Data:
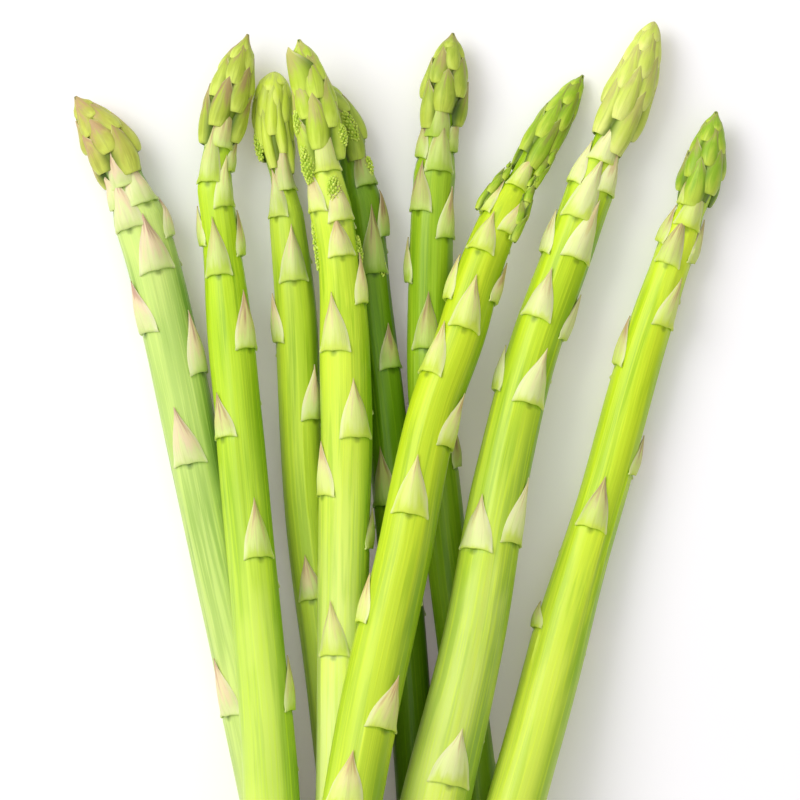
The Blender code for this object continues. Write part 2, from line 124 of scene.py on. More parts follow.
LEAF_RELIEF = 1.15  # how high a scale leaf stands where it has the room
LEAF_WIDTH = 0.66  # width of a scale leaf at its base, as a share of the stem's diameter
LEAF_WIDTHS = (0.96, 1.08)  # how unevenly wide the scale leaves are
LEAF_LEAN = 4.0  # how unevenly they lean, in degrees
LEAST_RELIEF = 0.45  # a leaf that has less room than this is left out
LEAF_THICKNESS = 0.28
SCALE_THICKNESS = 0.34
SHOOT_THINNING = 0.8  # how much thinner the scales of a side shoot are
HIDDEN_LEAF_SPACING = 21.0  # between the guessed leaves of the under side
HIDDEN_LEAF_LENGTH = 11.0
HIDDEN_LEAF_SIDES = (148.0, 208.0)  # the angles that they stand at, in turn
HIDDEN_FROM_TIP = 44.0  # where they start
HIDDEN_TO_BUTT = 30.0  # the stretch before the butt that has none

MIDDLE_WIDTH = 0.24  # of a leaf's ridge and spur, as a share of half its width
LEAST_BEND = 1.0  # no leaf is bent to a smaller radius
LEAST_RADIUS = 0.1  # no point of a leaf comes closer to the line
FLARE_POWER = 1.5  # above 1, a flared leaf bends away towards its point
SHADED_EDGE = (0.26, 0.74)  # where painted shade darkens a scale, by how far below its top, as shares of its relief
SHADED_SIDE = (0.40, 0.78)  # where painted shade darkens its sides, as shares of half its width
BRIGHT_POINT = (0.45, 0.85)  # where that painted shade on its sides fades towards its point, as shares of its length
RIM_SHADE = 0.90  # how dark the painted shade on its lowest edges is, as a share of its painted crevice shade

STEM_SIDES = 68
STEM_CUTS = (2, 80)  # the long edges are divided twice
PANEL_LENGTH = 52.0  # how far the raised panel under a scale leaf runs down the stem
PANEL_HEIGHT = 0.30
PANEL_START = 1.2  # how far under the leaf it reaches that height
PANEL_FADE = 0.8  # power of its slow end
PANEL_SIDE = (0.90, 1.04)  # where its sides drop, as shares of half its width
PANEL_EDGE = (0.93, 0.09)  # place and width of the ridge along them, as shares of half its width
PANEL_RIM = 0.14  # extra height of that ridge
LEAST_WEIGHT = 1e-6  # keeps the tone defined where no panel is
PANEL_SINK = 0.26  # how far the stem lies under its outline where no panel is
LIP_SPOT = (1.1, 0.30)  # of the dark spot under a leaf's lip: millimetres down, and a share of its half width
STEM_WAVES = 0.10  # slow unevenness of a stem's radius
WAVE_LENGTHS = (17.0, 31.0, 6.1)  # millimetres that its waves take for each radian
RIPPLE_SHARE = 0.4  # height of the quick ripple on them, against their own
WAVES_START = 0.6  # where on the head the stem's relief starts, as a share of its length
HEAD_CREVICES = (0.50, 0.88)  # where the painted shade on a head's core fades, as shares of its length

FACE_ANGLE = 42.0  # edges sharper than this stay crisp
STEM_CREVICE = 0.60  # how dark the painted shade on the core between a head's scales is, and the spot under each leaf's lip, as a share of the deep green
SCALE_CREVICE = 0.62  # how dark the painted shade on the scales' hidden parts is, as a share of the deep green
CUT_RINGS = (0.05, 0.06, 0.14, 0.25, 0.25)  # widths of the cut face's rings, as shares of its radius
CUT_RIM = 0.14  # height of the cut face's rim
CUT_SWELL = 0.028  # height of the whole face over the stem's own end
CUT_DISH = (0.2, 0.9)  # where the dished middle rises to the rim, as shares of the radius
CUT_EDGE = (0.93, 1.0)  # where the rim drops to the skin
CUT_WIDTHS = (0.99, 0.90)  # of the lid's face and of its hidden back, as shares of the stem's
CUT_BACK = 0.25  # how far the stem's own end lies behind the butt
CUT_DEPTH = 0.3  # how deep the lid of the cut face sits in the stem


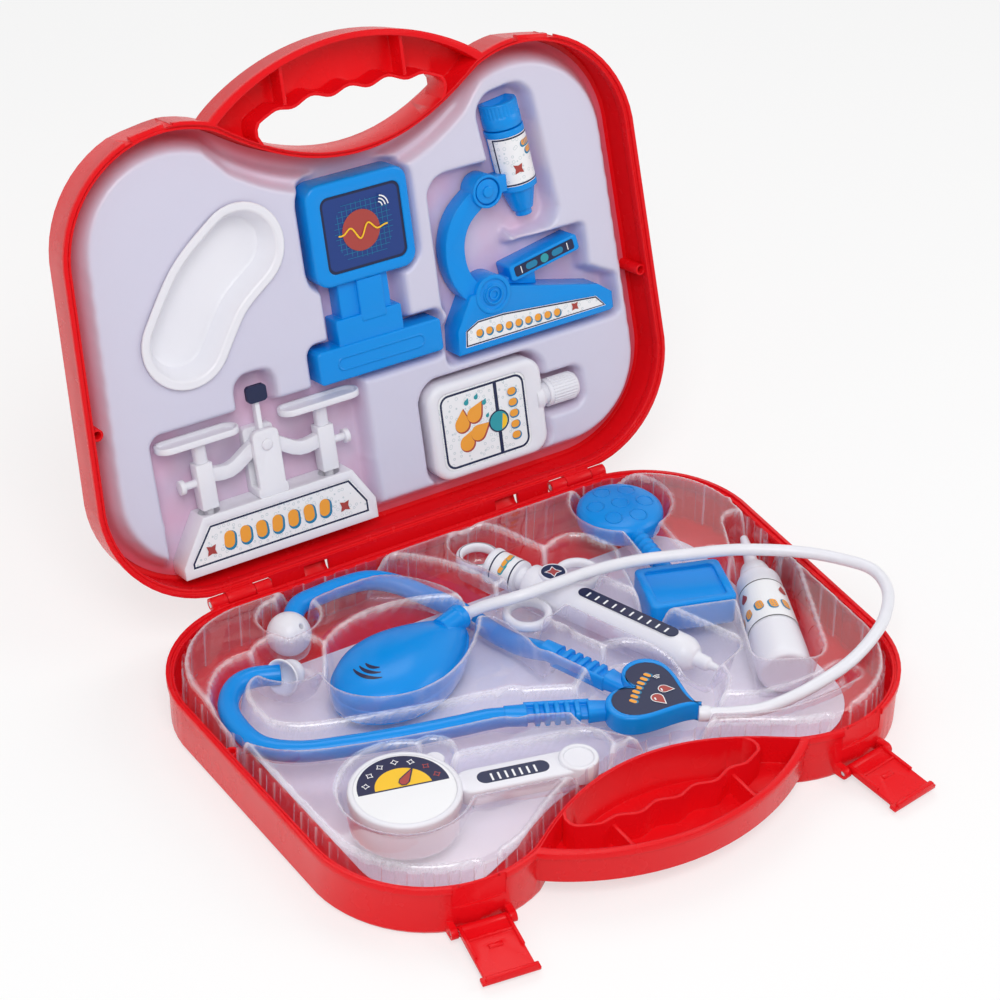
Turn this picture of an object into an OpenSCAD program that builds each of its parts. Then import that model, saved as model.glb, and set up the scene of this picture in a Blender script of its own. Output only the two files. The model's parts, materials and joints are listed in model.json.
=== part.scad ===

Short exercise:
Copy every record exactly as presented.

Final answer:
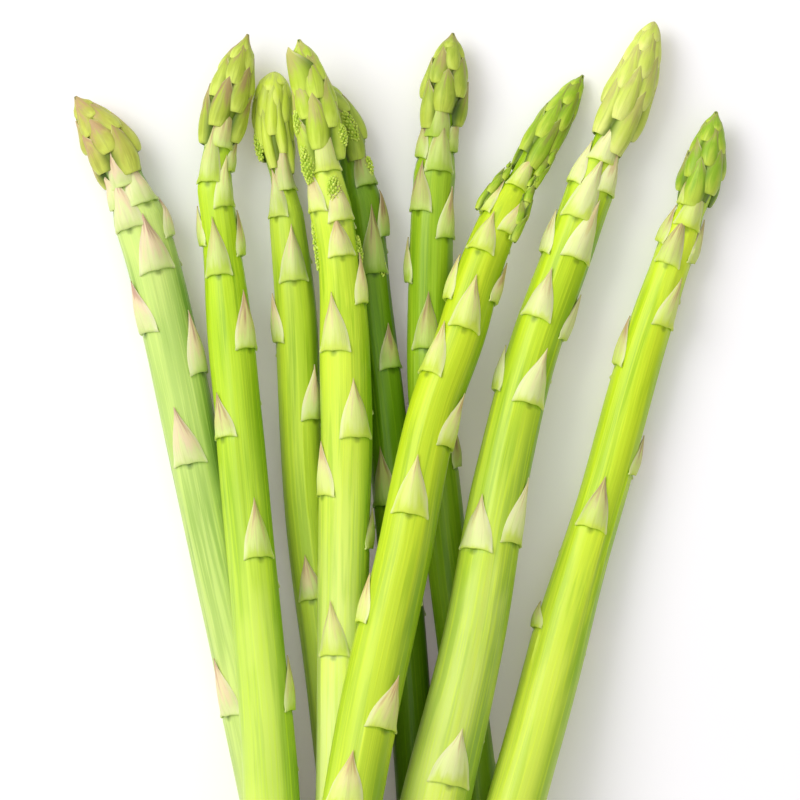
The Blender code for this object continues. Write part 2, from line 124 of scene.py on. More parts follow.
LEAF_RELIEF = 1.15  # how high a scale leaf stands where it has the room
LEAF_WIDTH = 0.66  # width of a scale leaf at its base, as a share of the stem's diameter
LEAF_WIDTHS = (0.96, 1.08)  # how unevenly wide the scale leaves are
LEAF_LEAN = 4.0  # how unevenly they lean, in degrees
LEAST_RELIEF = 0.45  # a leaf that has less room than this is left out
LEAF_THICKNESS = 0.28
SCALE_THICKNESS = 0.34
SHOOT_THINNING = 0.8  # how much thinner the scales of a side shoot are
HIDDEN_LEAF_SPACING = 21.0  # between the guessed leaves of the under side
HIDDEN_LEAF_LENGTH = 11.0
HIDDEN_LEAF_SIDES = (148.0, 208.0)  # the angles that they stand at, in turn
HIDDEN_FROM_TIP = 44.0  # where they start
HIDDEN_TO_BUTT = 30.0  # the stretch before the butt that has none

MIDDLE_WIDTH = 0.24  # of a leaf's ridge and spur, as a share of half its width
LEAST_BEND = 1.0  # no leaf is bent to a smaller radius
LEAST_RADIUS = 0.1  # no point of a leaf comes closer to the line
FLARE_POWER = 1.5  # above 1, a flared leaf bends away towards its point
SHADED_EDGE = (0.26, 0.74)  # where painted shade darkens a scale, by how far below its top, as shares of its relief
SHADED_SIDE = (0.40, 0.78)  # where painted shade darkens its sides, as shares of half its width
BRIGHT_POINT = (0.45, 0.85)  # where that painted shade on its sides fades towards its point, as shares of its length
RIM_SHADE = 0.90  # how dark the painted shade on its lowest edges is, as a share of its painted crevice shade

STEM_SIDES = 68
STEM_CUTS = (2, 80)  # the long edges are divided twice
PANEL_LENGTH = 52.0  # how far the raised panel under a scale leaf runs down the stem
PANEL_HEIGHT = 0.30
PANEL_START = 1.2  # how far under the leaf it reaches that height
PANEL_FADE = 0.8  # power of its slow end
PANEL_SIDE = (0.90, 1.04)  # where its sides drop, as shares of half its width
PANEL_EDGE = (0.93, 0.09)  # place and width of the ridge along them, as shares of half its width
PANEL_RIM = 0.14  # extra height of that ridge
LEAST_WEIGHT = 1e-6  # keeps the tone defined where no panel is
PANEL_SINK = 0.26  # how far the stem lies under its outline where no panel is
LIP_SPOT = (1.1, 0.30)  # of the dark spot under a leaf's lip: millimetres down, and a share of its half width
STEM_WAVES = 0.10  # slow unevenness of a stem's radius
WAVE_LENGTHS = (17.0, 31.0, 6.1)  # millimetres that its waves take for each radian
RIPPLE_SHARE = 0.4  # height of the quick ripple on them, against their own
WAVES_START = 0.6  # where on the head the stem's relief starts, as a share of its length
HEAD_CREVICES = (0.50, 0.88)  # where the painted shade on a head's core fades, as shares of its length

FACE_ANGLE = 42.0  # edges sharper than this stay crisp
STEM_CREVICE = 0.60  # how dark the painted shade on the core between a head's scales is, and the spot under each leaf's lip, as a share of the deep green
SCALE_CREVICE = 0.62  # how dark the painted shade on the scales' hidden parts is, as a share of the deep green
CUT_RINGS = (0.05, 0.06, 0.14, 0.25, 0.25)  # widths of the cut face's rings, as shares of its radius
CUT_RIM = 0.14  # height of the cut face's rim
CUT_SWELL = 0.028  # height of the whole face over the stem's own end
CUT_DISH = (0.2, 0.9)  # where the dished middle rises to the rim, as shares of the radius
CUT_EDGE = (0.93, 1.0)  # where the rim drops to the skin
CUT_WIDTHS = (0.99, 0.90)  # of the lid's face and of its hidden back, as shares of the stem's
CUT_BACK = 0.25  # how far the stem's own end lies behind the butt
CUT_DEPTH = 0.3  # how deep the lid of the cut face sits in the stem


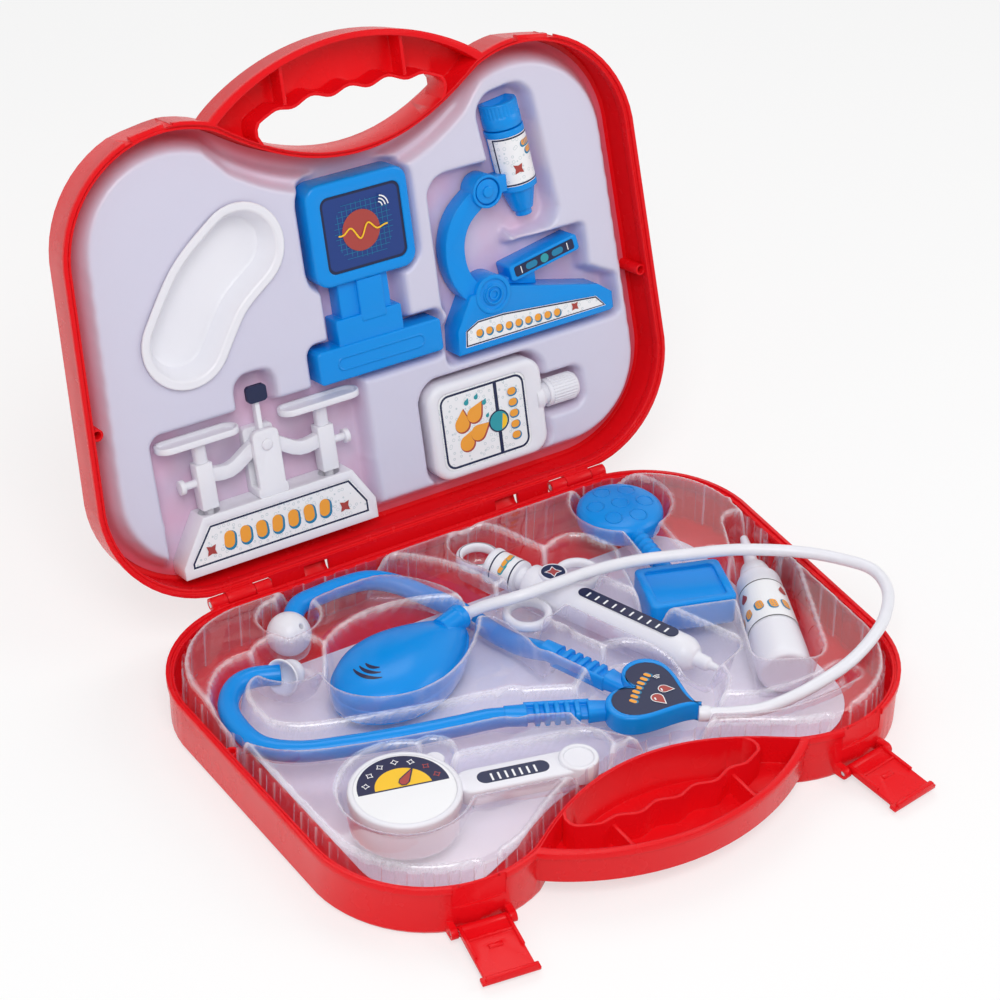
Turn this picture of an object into an OpenSCAD program that builds each of its parts. Then import that model, saved as model.glb, and set up the scene of this picture in a Blender script of its own. Output only the two files. The model's parts, materials and joints are listed in model.json.
=== part.scad ===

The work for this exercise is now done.